Artist David Hoffos makes the creepy sublime with his tiny houses of horrors
David Hoffos has a knack for finding the eerie in the everyday. The Lethbridge-based artist spent five years building his 20-piece installation Scenes From the House Dream. Turns out it’s more like a nightmare. Once in the black-painted, maze-like gallery, viewers can’t see their own feet. Video, played on television monitors, then reflected into glass-windowed dioramas using mirrors, helps create what feels a whole lot like the inside of Stephen King’s twisted mind. Lonely landscapes—from broken-down trains to abandoned bungalows—are backdrops for projections of tiny people trapped in worlds the size of architectural models. You’ll find yourself playing a peculiar game of Where’s Waldo as the shimmering folk move like ghosts through the dark. (Watch your back: a few are life-sized, and scattered throughout the gallery.) Just as you peer into the lives of others, you’ll feel as if you’re being watched.
ART
David Hoffos
To Dec. 31, Museum of Contemporary Canadian Art
I went to the installation yesterday and I highly recommend it. It’s incredibly atmospheric. There’s a pervasive sense of dread throughout the work and it’s stories are morbidly compelling.
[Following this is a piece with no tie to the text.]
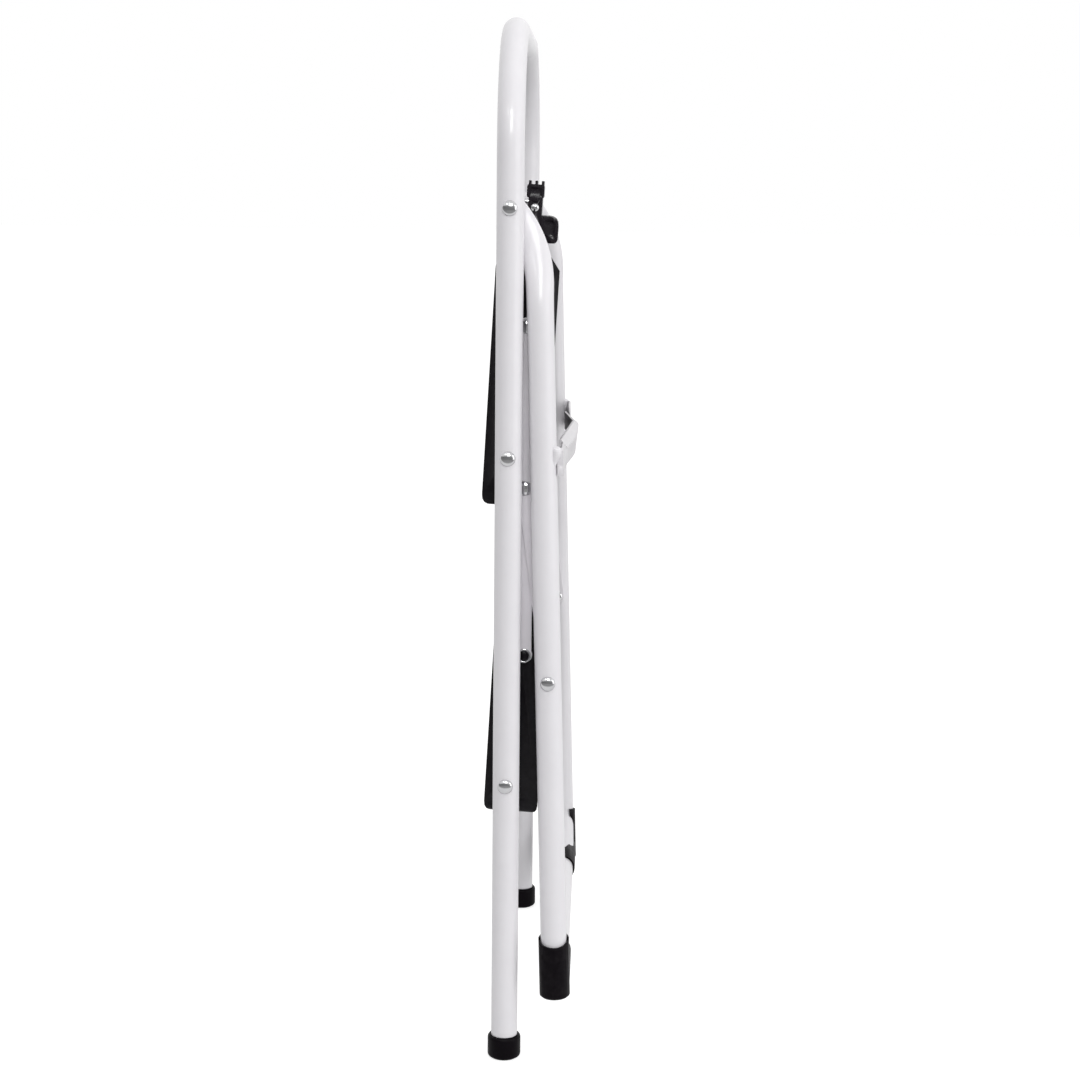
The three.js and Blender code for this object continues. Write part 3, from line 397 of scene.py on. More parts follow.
def edge_wear_and_crease_shade():
    """Edges that wear bright, and painted shade that darkens hollow corners, both from the form's own curvature."""
    tree, given, made = group(
        "edge_wear_and_crease_shade",
        [("Amount", "NodeSocketFloat", 0.5)],
        [("Edge", "NodeSocketFloat"), ("Crease_Shade", "NodeSocketFloat")],
    )
    shape = tree.nodes.new("ShaderNodeNewGeometry")
    broken = ramp(tree, noise(tree, 160, 4, 0.65), 0.35, 0.65)
    edge = ramp(tree, shape.outputs["Pointiness"], 0.53, 0.62)
    # Painted shade: this mask darkens hollow corners and creases, where shade falls.
    corner = ramp(tree, shape.outputs["Pointiness"], 0.48, 0.40)
    wear_and_highlight = maths(tree, "MULTIPLY", edge, broken)
    link(tree, maths(tree, "MULTIPLY", wear_and_highlight, given.outputs["Amount"]), made.inputs["Edge"])
    link(tree, maths(tree, "MULTIPLY", corner, given.outputs["Amount"]), made.inputs["Crease_Shade"])
    return tree


def fine_grain():
    """Two scales of surface grain as one height: the coarse skin and the fine tooth."""
    tree, given, made = group(
        "fine_grain",
        [("Coarse", "NodeSocketFloat", 0.5), ("Fine", "NodeSocketFloat", 0.5)],
        [("Height", "NodeSocketFloat")],
    )
    coarse = maths(tree, "MULTIPLY", noise(tree, 420, 2, 0.5), given.outputs["Coarse"])
    fine = maths(tree, "MULTIPLY", noise(tree, 1900, 2, 0.5), given.outputs["Fine"])
    link(tree, maths(tree, "ADD", coarse, fine), made.inputs["Height"])
    return tree


MARKS = handling_marks()
EDGES = edge_wear_and_crease_shade()
GRAIN = fine_grain()


def placed(tree, shared, **values):
    node = tree.nodes.new("ShaderNodeGroup")
    node.node_tree = shared
    for label, value in values.items():
        node.inputs[label].default_value = value
    return node


def finish_material(name, colour, smudge_and_shade, wear_and_highlight, roughness, spread, bump, marks, edges, grain, **plain):
    """A finish: a base colour with smudges, rubbed edges, painted shade in hollow corners, uneven gloss and surface
    grain.

    The bump is its strength and its depth in millimetres, and the grain is its coarse and its fine share.
    """
    material = bpy.data.materials.new(name)
    material.use_nodes = True
    tree = material.node_tree
    shader = tree.nodes["Principled BSDF"]
    mark = placed(tree, MARKS, Amount=marks)
    edge = placed(tree, EDGES, Amount=edges)
    skin_grain = placed(tree, GRAIN, Coarse=grain[0], Fine=grain[1])
    base = mix_colour(tree, mark.outputs["Smudge"], colour + (1,), smudge_and_shade + (1,))
    # Edges take the worn colour: real wear, and on the rubber feet also a painted highlight along the rims.
    base = mix_colour(tree, edge.outputs["Edge"], base, wear_and_highlight + (1,))
    # Painted shade: hollow corners take the darker colour, where shade falls.
    base = mix_colour(tree, edge.outputs["Crease_Shade"], base, smudge_and_shade + (1,))
    link(tree, base, shader.inputs["Base Color"])
    gloss = maths(tree, "ADD", maths(tree, "MULTIPLY", mark.outputs["Smudge"], spread), roughness)
    gloss = maths(tree, "ADD", gloss, maths(tree, "MULTIPLY", mark.outputs["Scratch"], spread), clamp=True)
    link(tree, gloss, shader.inputs["Roughness"])
    height = maths(tree, "SUBTRACT", skin_grain.outputs["Height"],
                   maths(tree, "MULTIPLY", mark.outputs["Scratch"], 0.6))
    relief = tree.nodes.new("ShaderNodeBump")
    relief.inputs["Strength"].default_value = bump[0]
    relief.inputs["Distance"].default_value = bump[1] * MM
    link(tree, height, relief.inputs["Height"])
    link(tree, relief.outputs["Normal"], shader.inputs["Normal"])
    for label, value in plain.items():
        shader.inputs[label.replace("_", " ")].default_value = value
    return material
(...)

The lonely women pacing the floor of her airport hotel… A man atop a cliff who may be suicidal. A frightened resident of an isolated woodland trailer… All lonely and in jeopardy. But it’s not without some black humour. An inept security guard paces the floor of a museum, oblivious to the burglars skipping out with huge canvases behind him. In all, it makes for a thrilling afternoon. Go, and take a friend.